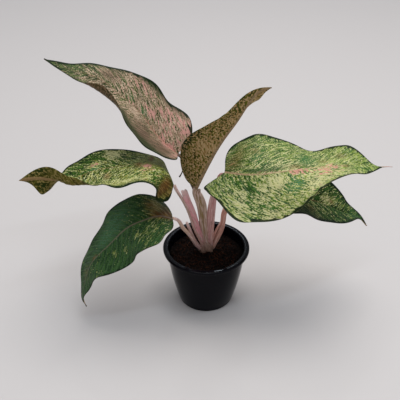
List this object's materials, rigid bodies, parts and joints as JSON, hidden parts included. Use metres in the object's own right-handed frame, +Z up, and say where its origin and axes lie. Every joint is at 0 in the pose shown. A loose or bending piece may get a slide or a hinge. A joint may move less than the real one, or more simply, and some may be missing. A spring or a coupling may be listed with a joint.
{
  "type": "potted chinese evergreen",
  "caption": "Small potted foliage plant with broad pointed variegated leaves on sheathed petioles, standing in a round tapered nursery pot filled with soil.",
  "frame": {"origin": "middle of the pot's flat underside, on the surface that the plant stands on", "axes": "+Z up along the pot's axis; +X toward the leaves on the plant's right as seen from its front; -Y toward the plant's front"},
  "size_m": [0.3817, 0.1336, 0.2841],
  "materials": {
    "pot": "gloss",
    "soil": "matte",
    "petiole": "satin",
    "leaf_back_left": "satin",
    "leaf_left": "satin",
    "leaf_front_left": "satin",
    "leaf_upright": "satin",
    "leaf_right": "satin",
    "leaf_lower_right": "satin"
  },
  "bodies": {
    "root": {"pot": "pot", "soil": "soil", "stem_and_petioles": "petiole", "leaf_back_left": "leaf_back_left", "leaf_left": "leaf_left", "leaf_front_left": "leaf_front_left", "leaf_upright": "leaf_upright", "leaf_right": "leaf_right", "leaf_lower_right": "leaf_lower_right"}
  },
  "joints": []
}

####################

Repeat the material above in full, quoting it exactly.

**Task solution**.
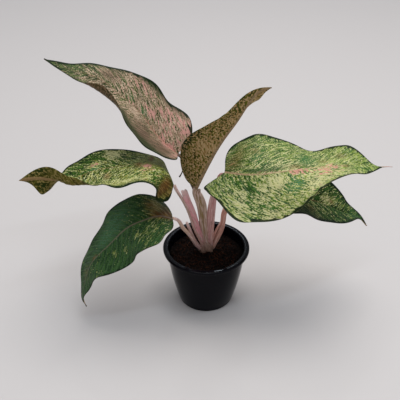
List this object's materials, rigid bodies, parts and joints as JSON, hidden parts included. Use metres in the object's own right-handed frame, +Z up, and say where its origin and axes lie. Every joint is at 0 in the pose shown. A loose or bending piece may get a slide or a hinge. A joint may move less than the real one, or more simply, and some may be missing. A spring or a coupling may be listed with a joint.
{
  "type": "potted chinese evergreen",
  "caption": "Small potted foliage plant with broad pointed variegated leaves on sheathed petioles, standing in a round tapered nursery pot filled with soil.",
  "frame": {"origin": "middle of the pot's flat underside, on the surface that the plant stands on", "axes": "+Z up along the pot's axis; +X toward the leaves on the plant's right as seen from its front; -Y toward the plant's front"},
  "size_m": [0.3817, 0.1336, 0.2841],
  "materials": {
    "pot": "gloss",
    "soil": "matte",
    "petiole": "satin",
    "leaf_back_left": "satin",
    "leaf_left": "satin",
    "leaf_front_left": "satin",
    "leaf_upright": "satin",
    "leaf_right": "satin",
    "leaf_lower_right": "satin"
  },
  "bodies": {
    "root": {"pot": "pot", "soil": "soil", "stem_and_petioles": "petiole", "leaf_back_left": "leaf_back_left", "leaf_left": "leaf_left", "leaf_front_left": "leaf_front_left", "leaf_upright": "leaf_upright", "leaf_right": "leaf_right", "leaf_lower_right": "leaf_lower_right"}
  },
  "joints": []
}